NIGERIA: From the Field

05 March 2025

Central and northern Nigeria have faced many years of brutal Fulani and Boko Haram attacks targeting Christian villages, entrenching poverty, causing many to become orphans and widows, and leaving communities destitute and struggling to care for their children. Devastated communities are left in abject poverty, their homes and crops destroyed, facing a lack of medical services, and struggling with illness and malnutrition. Christian families are fleeing devastated areas, many having lost loved ones in the attacks.

VOM Australia’s mission partner runs a centre, that helps children of martyrs, by providing residential education (Christian, academic and vocational), medical care and a mentoring Christian environment. Here children receive training, equipping them to eventually return to extended families to rebuild their home regions and Christian communities.

“[The centre] works like a well-run African village where everyone, including children, is expected to help by completing chores and being responsible for each other. All the children are considered to be ‘our children’ with the centre community taking responsibility for them, according to the African proverb, “Children are for all of us”, our mission partners noted.

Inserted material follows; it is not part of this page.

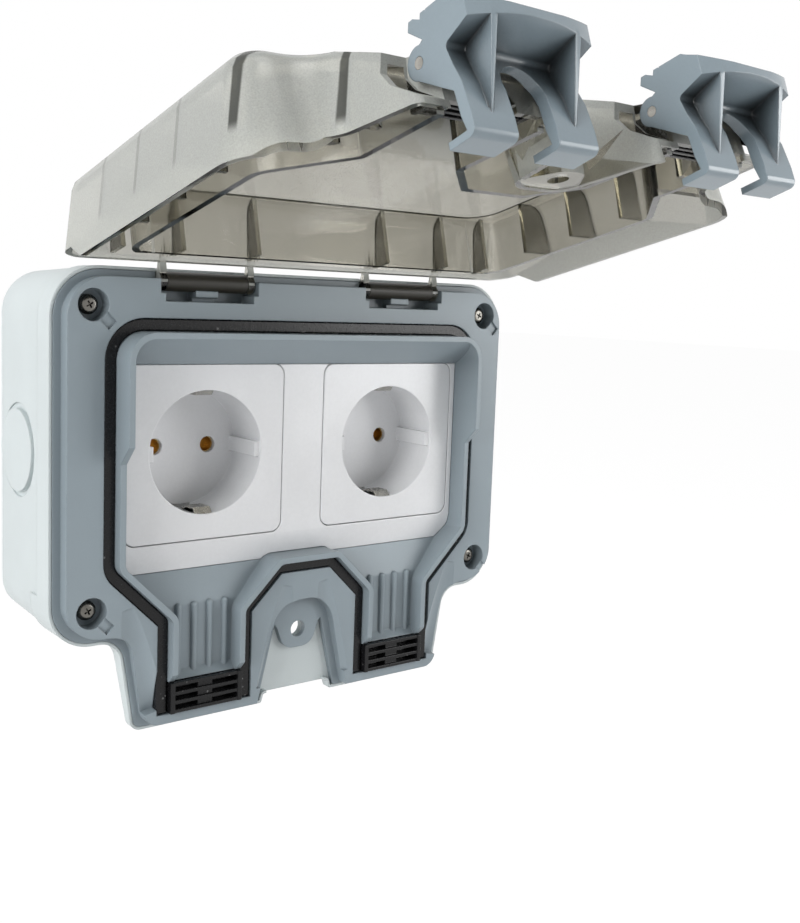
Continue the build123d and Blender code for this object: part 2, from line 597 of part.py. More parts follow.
def screw(head_y, length, head_d, head_t, x, z):
    """Pan-head screw along Y with a cross in its head"""
    body = rod_y(head_d / 2, head_y, head_y + head_t, x, z)
    body = chamfer(body.edges().filter_by(GeomType.CIRCLE).group_by(Axis.Y)[0], 0.7)
    body += rod_y(SCREW_SHANK_D / 2, head_y + head_t, head_y + head_t + length, x, z)
    for turn in (0, 90):
        body -= Pos(x, head_y, z) * Rot(0, turn, 0) * Box(head_d * 0.55, 2.4, 0.9)
    return body


# Cover, built closed and turned to its rest pose at the end
def up(a):
    """Height of a point that lies the distance a below the closed cover's datum"""
    return COVER_DATUM - a


def out(h):
    """Depth of a point that lies the distance h in front of the closed rim"""
    return COVER_RIM_Y - h


COVER_DATUM = 37.2
HALF_COVER = HALF_W - COVER_SIDE
COVER_TOP = HALF_H - COVER_BACK
RAISED = PANEL_RISE - COVER_GAP + COVER_OVER
SLOT_SIDE = SLOT_HALF_TOP - 1.6
COVER_OUTLINE = both_sides([
    (HALF_COVER, COVER_TOP, 8.5),
    (HALF_COVER, -HALF_H + COVER_SIDE, HOUSING_LOW_R - COVER_SIDE),
    (LEG_NECK, -HALF_H - COVER_SIDE, 7.5),
    (LEG_HALF_OUT, -LOBE_END, 3.0),
    (LOBE_HALF_IN, -LOBE_END, 3.0),
    (SLOT_SIDE, -SLOT_CROWN - 1.6, SLOT_SIDE - 1.5),
])


def cover_body(inset, depth, roof_drop):
    """Tapered block with the cover's outline and a rounded roof edge"""
    lean = math.tan(math.radians(COVER_DRAFT))
    sections = []
    for below, rounded in ((depth, 0.0), (ROOF_R, 0.0), (ROOF_R * 0.5, 0.13), (ROOF_R * 0.13, 0.5), (0.0, 1.0)):
        h = depth - below
        points = grow(COVER_OUTLINE, -inset - lean * h - rounded * ROOF_R)
        sections.append(Plane.XZ.offset(-out(h)) * outline(points))
    body = loft(sections, ruled=True)
    lobe_cut = [
        (out(depth + 1), up(88)), (out(COVER_H - roof_drop), up(91)), (out(19.2 - roof_drop), up(107.5)),
        (out(16.2 - roof_drop), up(122)), (out(depth + 1), up(122)),
    ]
    return body - profile(lobe_cut, -REACH, REACH)


def cover_shell():
    outer = cover_body(0, COVER_H, 0)
    inner = cover_body(COVER_T, COVER_H - ROOF_T, ROOF_T)
    shell = outer - inner
    room = outer
    # inner wall that presses on the gasket
    half = INNER_WALL_T / 2
    wall = run_band(half, -half, out(COVER_H), out(INNER_WALL_RIM), LOBE_END)
    ribs = wall + gussets()
    shell += ribs & room
    # rim raised over the panel at the hinge end, beside the legs and at their ends
    shell -= raised_rim(up(6), up(-2), up(-30), -REACH, REACH)
    for side in (-1, 1):
        shell -= raised_rim(up(90), up(94.5), up(130), *sorted((side * (LEG_OUT + GROOVE), side * REACH)))
        lobe = sorted((side * (LOBE_HALF_IN + COVER_T + LOBE_CLEAR), side * REACH))
        shell -= block(*lobe, out(RAISED), out(-1), -REACH, -LOBE_END + COVER_T + 2 * LOBE_CLEAR)
        shell -= lobe_rebate(side)
        shell -= cable_opening(side)
        shell += hinge_arms(side)
        shell -= rod_x(PIN_D / 2 + 0.02, side * LEG_X - LATCH_HALF, side * LEG_X + LATCH_HALF,
                       out(PIN_H), PIN_Z)
    shell += padlock_tab()
    return shell


def raised_rim(z_start, z_full, z_end, x_from, x_to):
    """What is cut off the rim where it lies over the panel instead of the flange"""
    ramp = [(out(-1), z_start), (out(0), z_start), (out(RAISED), z_full), (out(RAISED), z_end), (out(-1), z_end)]
    return profile(ramp, x_from, x_to)


def gussets():
    """Plates between the inner and the outer wall"""
    ribs = None
    top = out(COVER_H)
    for a in (17.0, 38.5, 60.0):
        rib = block(RUN_X, HALF_COVER, top, out(7.0), up(a) - GUSSET_T / 2, up(a) + GUSSET_T / 2)
        ribs = rib + mirrored(rib) if ribs is None else ribs + rib + mirrored(rib)
    for x in (HINGE_X - HINGE_HALF + ARM_T / 2, HINGE_X + HINGE_HALF - ARM_T / 2, RUN_X - 0.4):
        rib = block(x - GUSSET_T / 2, x + GUSSET_T / 2, top, out(5.8), RUN_TOP, COVER_TOP)
        ribs += rib + mirrored(rib)
    for a, x_from, x_to, thick in ((85.5, 56.0, HALF_COVER, 2.4), (97.0, LEG_OUT, HALF_COVER, 2.2)):
        rib = block(x_from, x_to, top, out(7.0), up(a) - thick / 2, up(a) + thick / 2)
        ribs += rib + mirrored(rib)
    return ribs


def lobe_rebate(side):
    """Room for the latch's ears on both sides of the lobe's end"""
    step = [(out(32), up(107.5)), (out(14.5), up(107.5)), (out(10.8), up(110.5), 3.0),
            (out(7.4), up(116)), (out(4.9), up(120)), (out(4.9), up(128)), (out(32), up(128))]
    middle = side * LEG_X
    cut = profile(step, middle - REACH / 2 + 10, middle - LOBE_BLOCK)
    cut += profile(step, middle + LOBE_BLOCK, middle + REACH / 2 - 10)
    return cut & block(*sorted((side * 8, side * REACH)), out(40), out(-1), -REACH, 0)


def cable_opening(side):
    """Opening in the lobe's end wall that the cable leaves by"""
    seat = LEG_RUN - INNER_WALL_T / 2 - FIT
    arch = [(-seat, -1), (-seat, 6.0), (-CABLE_HALF, 6.0), (-CABLE_HALF, 11.0, 4.0),
            (CABLE_HALF, 11.0, 4.0), (CABLE_HALF, 6.0), (seat, 6.0), (seat, -1)]
    points = [(side * LEG_X + p[0], out(p[1]), *p[2:]) for p in arch]
    return extrude(Plane.XY.offset(-LOBE_END - 1) * outline(points), 5.0)


def hinge_arms(side):
    """Two arms that hold the hinge rod"""
    arm_r = ROD_D / 2
    rod = (HINGE_Y, HINGE_Z)
    side_view = [
        (rod[0] - arm_r * 0.4, rod[1] + arm_r * 0.9), (rod[0] - arm_r, rod[1] - 0.5),
        (out(14.0), COVER_TOP - 4.0), (out(6.0), COVER_TOP - 4.0), (out(RAISED + 0.4), COVER_TOP - 0.6),
        (rod[0] - 2.0, rod[1] - arm_r * 0.98),
    ]
    arms = None
    for x in (-1, 1):
        edge = side * HINGE_X + x * HINGE_HALF
        near, far = sorted((edge, edge + x * ARM_T))
        arm = profile(side_view, near, far) + rod_x(arm_r, near, far, *rod)
        arms = arm if arms is None else arms + arm
    return arms


def padlock_tab():
    """Lug that lies on the frame's lug when the cover is closed"""
    half = SLOT_SIDE + 1.2
    shape = both_sides([(half, -SLOT_CROWN - 2.5), (half - 0.2, -LUG_Z + 1.0, 2.0),
                        (3.6, -LUG_Z - LUG_R + 0.4, 3.4)])
    tab = slab(shape, out(TAB_T + 0.1), out(0.1))
    return tab - rod_y(LUG_HOLE_D / 2, out(TAB_T + 1), out(-1), 0, -LUG_Z)


def cover_seal(side):
    half = LEG_RUN - INNER_WALL_T / 2 - FIT
    low = -LOBE_END + COVER_T + 12.0 * math.tan(math.radians(COVER_DRAFT)) + FIT
    seal = louvres(out(12.0), out(6.9), low, low + 8.6, half, 2.6)
    hold = block(-half, half, out(15.6), out(12.0), low + 5.6, low + 8.6)
    return Pos(side * LEG_X, 0, 0) * (seal + hold)


def hinge_rod(side):
    near, far = side * HINGE_X - HINGE_HALF, side * HINGE_X + HINGE_HALF
    return rod_x(ROD_D / 2, near, far, HINGE_Y, HINGE_Z)


# Latch, drawn round its pivot as (along, out) and built on the closed cover
GRIP = [(-1.7, 7.6), (-0.8, 10.3), (2.5, 8.4), (3.2, 10.2), (4.6, 9.4), (5.4, 11.0), (7.0, 9.9), (8.0, 11.2),
        (10.6, 10.1), (13.0, 8.6)]
TAB_EDGE = [(18.8, 5.6), (19.4, 3.2), (8.4, -0.2, 1.2)]
HOOK_FRONT = [(9.8, -5.2), (11.3, -9.2), (12.6, -17.3, 2.0), (11.0, -19.8, 1.5), (6.8, -21.0)]
HOOK_BACK = [(6.2, -19.3), (7.9, -18.6, 1.0), (9.5, -17.0, 1.0), (8.7, -10.3)]


def latch_points(points):
    return [(out(PIN_H) - p[1], PIN_Z - p[0], *p[2:]) for p in points]


def latch(side):
    front = GRIP + TAB_EDGE + HOOK_FRONT + HOOK_BACK
    ear = [(-1.4, -3.3), (-3.4, -1.2), (-3.5, 1.4), (2.2, 4.1)]
    middle = [(6.6, -5.0), (5.9, 0.0), (7.4, 4.6, 1.0), (4.0, 6.2)]
    cheek = profile(latch_points(front + ear), -LATCH_HALF, -LATCH_HALF + EAR_T)
    cheek += rod_x(EAR_R, -LATCH_HALF, -LATCH_HALF + EAR_T, out(PIN_H), PIN_Z)
    body = profile(latch_points(front + middle), -LATCH_HALF, LATCH_HALF)
    body += cheek + mirrored(cheek)
    fin = profile(latch_points([(8.0, 0.0), (18.0, 3.0), (12.7, -15.8), (9.0, -8.0)]),
                  FIN_X - FIN_T / 2, FIN_X + FIN_T / 2)
    body += fin + mirrored(fin)
    # slot for the cable between the two prongs
    slot = [(-PRONG_SLOT, PIN_Z - 30), (-PRONG_SLOT, PIN_Z + 4), (PRONG_SLOT, PIN_Z + 4),
            (PRONG_SLOT, PIN_Z - 30)]
    reach = extrude(Plane.XZ.offset(-out(PIN_H - 30)) * outline(slot), 30 - 8.2)
    tip = rod_across(PRONG_SLOT)
    body -= reach + tip
    # crowned tab: the front corners are taken off by a wide arc
    crown = 90.0
    arc = Pos(0, out(PIN_H + 11.4) + crown, PIN_Z - 10) * Cylinder(crown, 80)
    body &= arc + block(-LATCH_HALF - 1, LATCH_HALF + 1, out(PIN_H + 6.5), out(-40), PIN_Z - 50, PIN_Z + 30)
    body &= tab_edge()
    body -= rod_x(PIN_D / 2 + PIN_FIT, -LATCH_HALF - 1, LATCH_HALF + 1, out(PIN_H), PIN_Z)
    return Pos(side * LEG_X, 0, 0) * body


def tab_edge():
    """Everything that the arched lower edge of the tab leaves, seen from the front"""
    half = LATCH_HALF + 1
    corner, low = PIN_Z - TAB_CORNER, PIN_Z - TAB_MIDDLE
    edge = [Line((half, PIN_Z + 30), (half, corner)), ThreePointArc((half, corner), (0, low), (-half, corner)),
            Line((-half, corner), (-half, PIN_Z + 30)), Line((-half, PIN_Z + 30), (half, PIN_Z + 30))]
    return extrude(Plane.XZ.offset(-out(-40)) * make_face(edge), out(-40) - out(60))


def rod_across(radius):
    """Round upper end of the cable slot"""
    y = out(PIN_H - 8.2)
    return Pos(0, y, PIN_Z - 13) * Cylinder(radius, 34)


def latch_pin(side):
    middle = side * LEG_X
    return rod_x(PIN_D / 2, middle - LATCH_HALF, middle + LATCH_HALF, out(PIN_H), PIN_Z)


def turned(shape, angle, y, z):
    """The shape turned about a line along X"""
    return Pos(0, y, z) * Rot(angle, 0, 0) * Pos(0, -y, -z) * shape


def opened(shape):
    return turned(shape, -OPEN_ANGLE, HINGE_Y, HINGE_Z)


# Assembly
def socket_parts(name, x):
    parts = {
        f"socket_plate_{name}": socket_plate(),
        f"socket_base_{name}": socket_base(),
        f"earth_clip_{name}": earth_clip(),
        f"mounting_bridge_{name}": mounting_bridge(),
        f"contact_tube_{name}_1": contact_tube(-1),
        f"contact_tube_{name}_2": contact_tube(1),
    }
    for i, side in enumerate((-1, 1), 1):
        parts[f"bridge_screw_{name}_{i}"] = screw(BRIDGE_Y - 0.9, 9.0, 5.6, 0.9,
                                                  side * BRIDGE_SCREW_PITCH / 2, 0)
    return {key: Pos(x, 0, 0) * shape for key, shape in parts.items()}


def assembly():
    rim, arch = cover_gaskets()
    parts = {
        "back_box": back_box(),
        "front_frame": front_frame(),
        "body_gasket": body_gasket(),
        "cover_gasket_rim": rim,
        "cover_gasket_arch": arch,
        "socket_surround": socket_surround(),
        "cover_shell": opened(cover_shell()),
    }
    for name, side in (("left", -1), ("right", 1)):
        parts.update(socket_parts(name, side * PLATE_PITCH / 2))
        parts[f"cable_seal_{name}"] = cable_seal(side)
        parts[f"cover_seal_{name}"] = opened(cover_seal(side))
        parts[f"hinge_rod_{name}"] = opened(hinge_rod(side))
        parts[f"latch_pin_{name}"] = opened(latch_pin(side))
        parts[f"latch_{name}"] = opened(turned(latch(side), -LATCH_AJAR, out(PIN_H), PIN_Z))
        for level, z in (("top", 1), ("bottom", -1)):
            head_y = PANEL_Y + SCREW_RECESS_DEPTH - SCREW_HEAD_T
            parts[f"frame_screw_{level}_{name}"] = screw(
                head_y, SCREW_LENGTH - SCREW_HEAD_T, SCREW_HEAD_D, SCREW_HEAD_T, side * SCREW_X, z * SCREW_Z)
    return parts


for node, shape in assembly().items():
    export_step(shape, f"parts/{node}.step")
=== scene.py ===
# %% [markdown]
# # An outdoor socket with a smoked cover
# This lesson dresses a two-gang weatherproof socket: a light grey back box, a blue-grey front frame with a
# rubber gasket, two white outlets, and a smoked cover that stands open on two hinges, with two snap
# latches. The solids come from the part's own model, at their real size. Blender adds what the eye expects
# of moulded plastic: rounded edges, fine grain, gloss, and small hardware. Everything is in metres and +Z
# is up.

# %% Load the solids
import json
import math

import bpy
from mathutils import Matrix, Vector


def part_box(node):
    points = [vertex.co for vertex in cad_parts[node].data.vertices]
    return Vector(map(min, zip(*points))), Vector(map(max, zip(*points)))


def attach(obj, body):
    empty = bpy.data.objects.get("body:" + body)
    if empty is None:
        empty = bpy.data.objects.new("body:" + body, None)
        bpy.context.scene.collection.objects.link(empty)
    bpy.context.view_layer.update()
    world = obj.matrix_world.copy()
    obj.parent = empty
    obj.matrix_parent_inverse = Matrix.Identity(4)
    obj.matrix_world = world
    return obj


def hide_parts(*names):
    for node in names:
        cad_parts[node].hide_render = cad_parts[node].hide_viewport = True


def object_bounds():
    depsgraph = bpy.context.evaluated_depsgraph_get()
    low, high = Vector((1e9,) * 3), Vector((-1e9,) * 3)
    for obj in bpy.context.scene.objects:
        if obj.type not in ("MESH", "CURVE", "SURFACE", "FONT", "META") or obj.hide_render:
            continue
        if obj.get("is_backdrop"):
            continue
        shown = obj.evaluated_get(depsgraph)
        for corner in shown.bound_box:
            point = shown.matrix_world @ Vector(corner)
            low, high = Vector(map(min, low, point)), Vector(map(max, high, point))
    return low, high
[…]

Two children who have recently come to the centre are two sisters, Hope and Nankus, aged eight and seven. They are the children of Pantong and Sarah, from a village in Mangu Local Government Area of Plateau State.

Mr Pantong was a farmer and in the dry season also mined tin and columbite ore for extra income. He was killed by Fulani herdsmen in 2017 when Nankus was just three months old. Kwaslele village was looted and burned to the ground by the armed Fulani, so Sarah and her infant daughters sought shelter in Sarah’s parent’s village. Their village was also attacked in June 2018, with Sarah’s three older brothers brutally killed by Fulani herdsmen. Sarah, her parents and the children fled to Jos. Since then, the girl’s mother, Sarah, has been struggling to provide for them.

Sarah eventually found work as a housemaid but still, she could not meet up with the demands of the family, so she came to our mission partner for help.

Hope and Nankus came into the centre on 27 October 2024. They are doing well and always happy, our partners report. Their mother and grandparents are thankful to God for this help, grateful that at last, the girls have a safe place to live, learn and grow, close by, where they can see them often.